The problem: recognition is not recall
Reading an answer and nodding along produces a feeling of knowing that is unreliable. Cognitive science distinguishes recognition — that looks familiar, I know this — from recall, which is producing the answer from nothing. Interviews test recall, out loud, under pressure. Rereading trains recognition.
This is why the third pass through a PDF feels productive but adds little: the material is familiar, so every page triggers the recognition signal, and you mistake fluency of reading for ability to answer. Research on learning consistently favors retrieval practice — testing yourself — over restudying the same material, and favors spacing practice over time rather than massing it into long rereads. You do not need the citations to see it in the wild: it is the candidate who read the guide three times and still stalls on the depreciation walkthrough.

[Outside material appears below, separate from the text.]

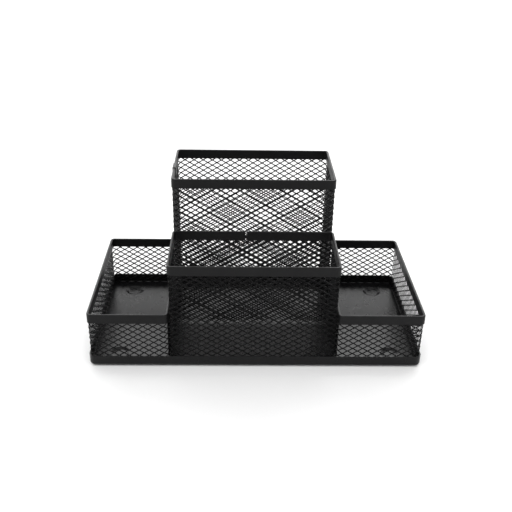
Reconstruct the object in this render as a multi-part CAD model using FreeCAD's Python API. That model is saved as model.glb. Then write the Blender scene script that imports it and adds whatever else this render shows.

The second problem: no feedback loop
A static guide cannot tell you what you personally keep getting wrong. Every candidate has a different weak-spot profile — maybe your working capital signs are shaky, or your terminal value explanation drifts — and a PDF serves everyone the same pages in the same order. You end up spending your marginal hour rereading things you already know, because that is more comfortable than confronting the questions you miss.
The guides also cannot enforce the out-loud rep. An answer you can think is not yet an answer you can say. Nearly everyone is worse out loud than in their head on the first several attempts, and a document cannot make you discover that before the interviewer does.
What drilling adds on top
Active recall and spaced repetition fix exactly these gaps. Instead of rereading, you answer a question cold, check yourself, and the misses come back sooner while the hits come back later. Over a prep cycle this concentrates your time on your actual weaknesses and keeps early material alive while you learn later topics — the biggest structural risk of a multi-week prep.
This is the model WACC Buddy is built on: the same core questions the classic guides cover, served as a Daily 10 with spaced repetition, so the material you saw in week one is still retrievable in week four. But the principle matters more than the tool — flashcards you make yourself, a friend quizzing you from the PDF, or a missed-questions spreadsheet you actually revisit all deliver the same core benefit.
The honest answer: use both, in the right order
The guide and the drilling are not competitors; they are stages. Read for structure, drill for retention, mock for delivery.
- 01Pass 1: read the guide (or one like it) once, in dependency order — accounting first — to build the map
- 02Convert as you go: every question you could not answer cold becomes a card or list entry
- 03Switch modes: from day one after the read-through, your default activity is answering questions out loud, not rereading
- 04Use the guide as a reference: return to it only to resolve specific confusions, not as a daily activity
- 05Add mocks: at least two live mock interviews before the real thing, because delivery is its own skill
Signs your PDF prep is not working
If any of these sound familiar, the fix is not another read-through — it is switching to retrieval.
- You recognize every answer on the page but stall when a friend asks the question with the page closed
- You have read the accounting section multiple times but have never traced a depreciation change out loud
- Your prep hours keep going to the sections you enjoy rather than the ones you miss
- You cannot name your three weakest topics, because nothing in your process measures misses
- Your first fully spoken technical answer is scheduled to happen inside a real interview
FAQ
Is the 400 questions guide enough to pass IB interviews?+
As a knowledge source, mostly yes — the coverage is broad and the answers are largely standard. As a training method, rereading it is usually not enough; you also need active recall out loud and at least a couple of mock interviews.
What is the difference between active recall and rereading?+
Rereading is reviewing the answer in front of you, which trains recognition. Active recall is producing the answer from memory before checking, which is what interviews demand. Retrieval practice reliably beats restudying for retention.
How is spaced repetition different from normal flashcards?+
Spaced repetition schedules each card based on your performance: questions you miss return quickly, questions you know return at growing intervals. It keeps old topics alive during a multi-week prep without rereviewing everything daily.
Should I still read a question guide before drilling?+
Yes. A structured read-through builds the map of topics and canonical answers efficiently. The mistake is staying in reading mode; after one pass, your time is better spent answering questions than reviewing them.